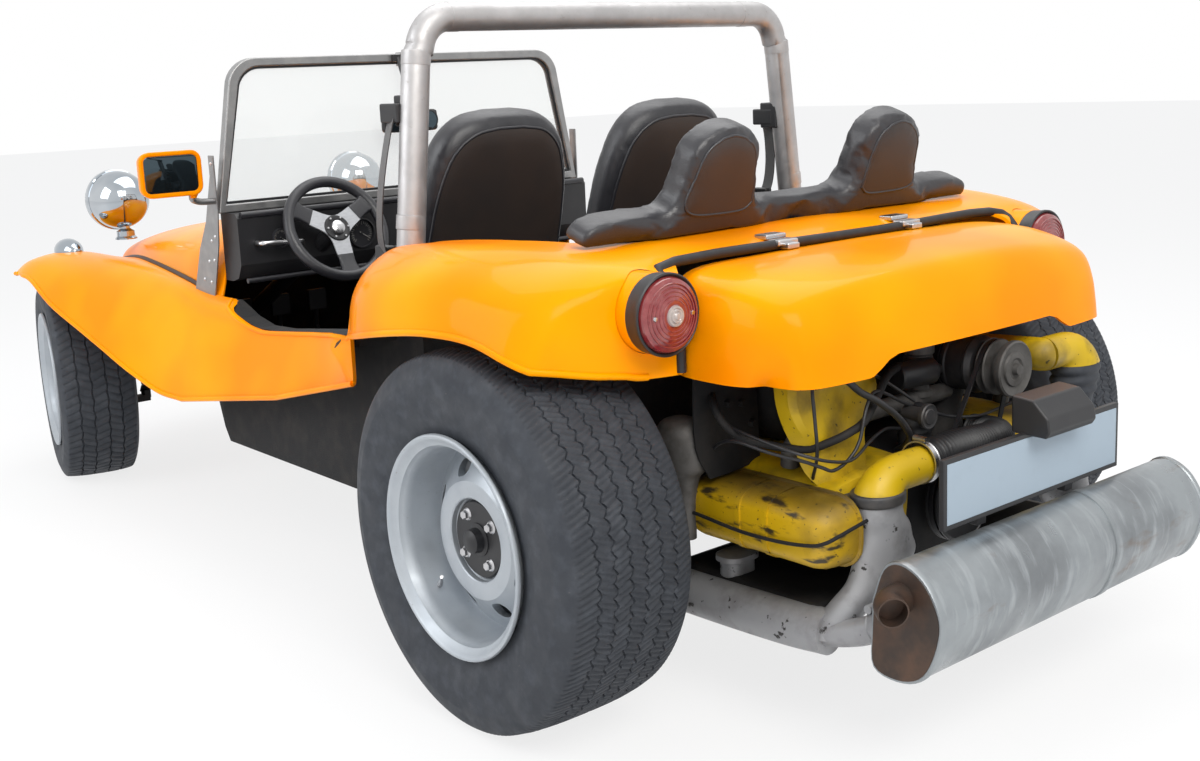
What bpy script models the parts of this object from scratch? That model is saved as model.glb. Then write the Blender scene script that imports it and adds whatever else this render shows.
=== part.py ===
"""Open four-seat dune buggy with a rear engine, as separate closed solids in metres.

The front of the vehicle faces -Y, its left side +X and up is +Z. The ground is at zero height.
"""

import math

import bmesh
import bpy
import numpy as np
from mathutils import Matrix, Vector

for old in list(bpy.data.objects):
    bpy.data.objects.remove(old, do_unlink=True)

# Main driving sizes
WHEELBASE = 2.4
HALF_BASE = WHEELBASE / 2
BODY_HALF_WIDTH = 0.84
DECK_HEIGHT = 0.88
SHELL_WALL = 0.007
SEAT_GAP = 0.0003
PANEL_GAP = 0.004
REAR_END_Y = 1.965
FRONT_END_Y = -1.608
MIDDLE_Y = (REAR_END_Y + FRONT_END_Y) / 2

# Wheels
FRONT_TYRE_RADIUS = 0.316
FRONT_TYRE_WIDTH = 0.222
FRONT_WHEEL_X = 0.622
REAR_TYRE_RADIUS = 0.357
REAR_TYRE_WIDTH = 0.285
REAR_WHEEL_X = 0.690
RIM_RADIUS = 0.1905
RIM_LIP_RADIUS = 0.209
RIM_PROUD = 0.006
TYRE_STEPS = 22
RIM_STEPS = 22
KINGPIN_X = 0.500
STEER_AT_REST = math.radians(-13.0)
FRONT_AXLE_Y = -1.15
REAR_AXLE_Y = HALF_BASE

# Windscreen and roll bar
SCREEN_Y = -0.165
SCREEN_BOTTOM_Z = 0.872
SCREEN_TOP_Z = 1.262
SCREEN_BOTTOM_X = 0.590
SCREEN_TOP_X = 0.522
FRAME_RAIL = 0.028
GLASS_THICK = 0.006
BAR_RADIUS = 0.030
BAR_Y = 0.742
BAR_TOP_Z = 1.312
BAR_TOP_X = 0.530
BAR_FOOT_X = 0.588
BAR_FOOT_Z = 0.815
BAR_BEND = 0.075

# Steering wheel
STEER_HUB = (0.335, -0.008, 0.817)
STEER_RADIUS = 0.133
STEER_GRIP = 0.0145
STEER_TILT = math.radians(27)

SMOOTH_ANGLE = math.radians(38)


def material(name, colour, metallic, roughness, alpha):
    made = bpy.data.materials.new(name)
    made.use_nodes = True
    shader = made.node_tree.nodes["Principled BSDF"]
    shader.inputs["Base Color"].default_value = (*colour, 1)
    shader.inputs["Metallic"].default_value = metallic
    shader.inputs["Roughness"].default_value = roughness
    shader.inputs["Alpha"].default_value = alpha
    return made


# Material columns: base colour, metallic, roughness, alpha
LOOKS = {
    "orange": ((1.0, 0.38, 0.0), 0, 0.25, 1),
    "black": ((0.02, 0.02, 0.022), 0, 0.6, 1),
    "vinyl": ((0.03, 0.03, 0.032), 0, 0.45, 1),
    "rubber": ((0.035, 0.036, 0.038), 0, 0.8, 1),
    "alloy": ((0.6, 0.61, 0.62), 1, 0.35, 1),
    "steel": ((0.5, 0.5, 0.51), 1, 0.3, 1),
    "chrome": ((0.85, 0.86, 0.87), 1, 0.08, 1),
    "glass": ((0.8, 0.9, 0.9), 0, 0.05, 0.35),
    "red_lens": ((0.5, 0.03, 0.02), 0, 0.15, 1),
    "yellow_tin": ((0.75, 0.5, 0.02), 0, 0.5, 1),
    "exhaust": ((0.35, 0.33, 0.31), 1, 0.5, 1),
    "plate": ((0.6, 0.68, 0.74), 0, 0.4, 1),
}


def finish(obj, look):
    """Smooth shading up to a fold angle, and the piece's own material."""
    colour, metallic, roughness, alpha = LOOKS[look]
    obj.data.materials.clear()
    obj.data.materials.append(material(obj.name, colour, metallic, roughness, alpha))
    edit = bmesh.new()
    edit.from_mesh(obj.data)
    for face in edit.faces:
        face.smooth = True
    for edge in edit.edges:
        edge.smooth = edge.is_manifold and edge.calc_face_angle(math.pi) < SMOOTH_ANGLE
    edit.to_mesh(obj.data)
    edit.free()
    return obj


def mesh_object(name, points, faces):
    """A closed mesh with its faces turned outwards."""
    mesh = bpy.data.meshes.new(name)
    mesh.from_pydata([tuple(map(float, point)) for point in points], [], faces)
    edit = bmesh.new()
    edit.from_mesh(mesh)
    bmesh.ops.recalc_face_normals(edit, faces=edit.faces)
    if edit.calc_volume(signed=True) < 0:
        bmesh.ops.reverse_faces(edit, faces=edit.faces)
    edit.to_mesh(mesh)
    edit.free()
    obj = bpy.data.objects.new(name, mesh)
    bpy.context.scene.collection.objects.link(obj)
    return obj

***

→ **GOAL OF THE EXERCISE**:
The lines from the top of the data above down to the line containing "return made" are to be copied exactly; no other line should appear.

→ **WRITTEN SOLUTION**:
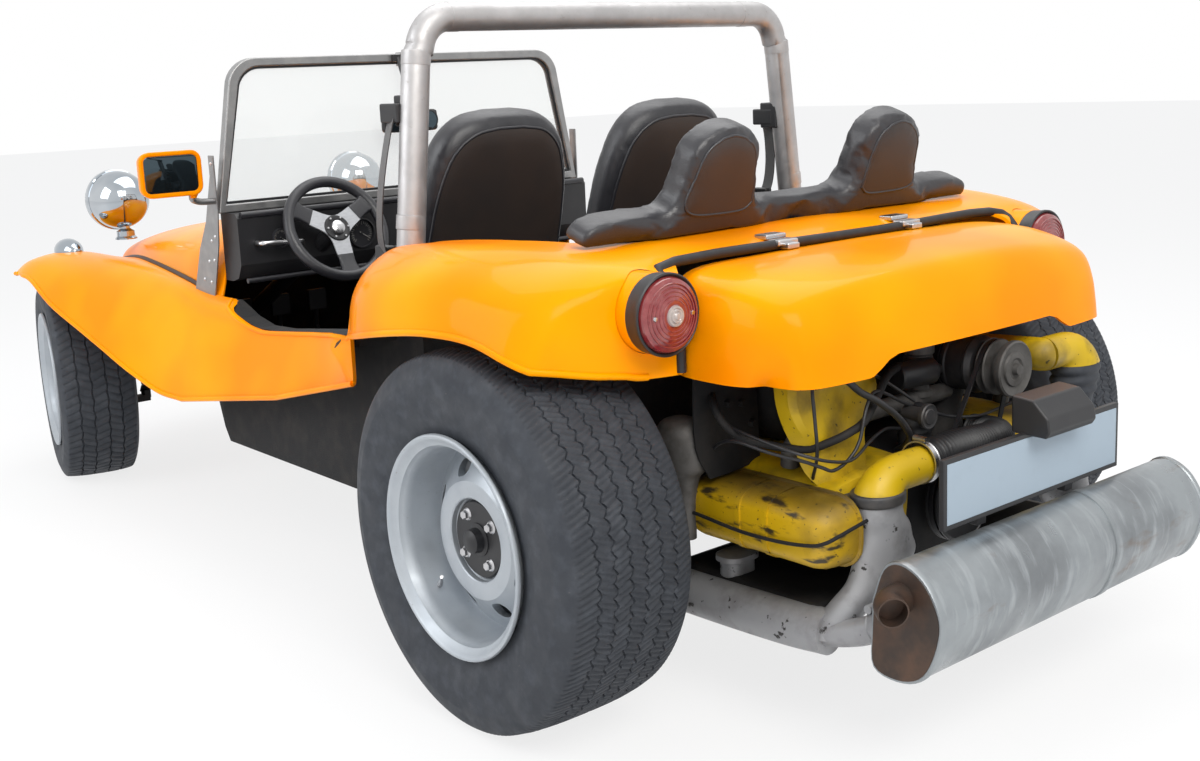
What bpy script models the parts of this object from scratch? That model is saved as model.glb. Then write the Blender scene script that imports it and adds whatever else this render shows.
=== part.py ===
"""Open four-seat dune buggy with a rear engine, as separate closed solids in metres.

The front of the vehicle faces -Y, its left side +X and up is +Z. The ground is at zero height.
"""

import math

import bmesh
import bpy
import numpy as np
from mathutils import Matrix, Vector

for old in list(bpy.data.objects):
    bpy.data.objects.remove(old, do_unlink=True)

# Main driving sizes
WHEELBASE = 2.4
HALF_BASE = WHEELBASE / 2
BODY_HALF_WIDTH = 0.84
DECK_HEIGHT = 0.88
SHELL_WALL = 0.007
SEAT_GAP = 0.0003
PANEL_GAP = 0.004
REAR_END_Y = 1.965
FRONT_END_Y = -1.608
MIDDLE_Y = (REAR_END_Y + FRONT_END_Y) / 2

# Wheels
FRONT_TYRE_RADIUS = 0.316
FRONT_TYRE_WIDTH = 0.222
FRONT_WHEEL_X = 0.622
REAR_TYRE_RADIUS = 0.357
REAR_TYRE_WIDTH = 0.285
REAR_WHEEL_X = 0.690
RIM_RADIUS = 0.1905
RIM_LIP_RADIUS = 0.209
RIM_PROUD = 0.006
TYRE_STEPS = 22
RIM_STEPS = 22
KINGPIN_X = 0.500
STEER_AT_REST = math.radians(-13.0)
FRONT_AXLE_Y = -1.15
REAR_AXLE_Y = HALF_BASE

# Windscreen and roll bar
SCREEN_Y = -0.165
SCREEN_BOTTOM_Z = 0.872
SCREEN_TOP_Z = 1.262
SCREEN_BOTTOM_X = 0.590
SCREEN_TOP_X = 0.522
FRAME_RAIL = 0.028
GLASS_THICK = 0.006
BAR_RADIUS = 0.030
BAR_Y = 0.742
BAR_TOP_Z = 1.312
BAR_TOP_X = 0.530
BAR_FOOT_X = 0.588
BAR_FOOT_Z = 0.815
BAR_BEND = 0.075

# Steering wheel
STEER_HUB = (0.335, -0.008, 0.817)
STEER_RADIUS = 0.133
STEER_GRIP = 0.0145
STEER_TILT = math.radians(27)

SMOOTH_ANGLE = math.radians(38)


def material(name, colour, metallic, roughness, alpha):
    made = bpy.data.materials.new(name)
    made.use_nodes = True
    shader = made.node_tree.nodes["Principled BSDF"]
    shader.inputs["Base Color"].default_value = (*colour, 1)
    shader.inputs["Metallic"].default_value = metallic
    shader.inputs["Roughness"].default_value = roughness
    shader.inputs["Alpha"].default_value = alpha
    return made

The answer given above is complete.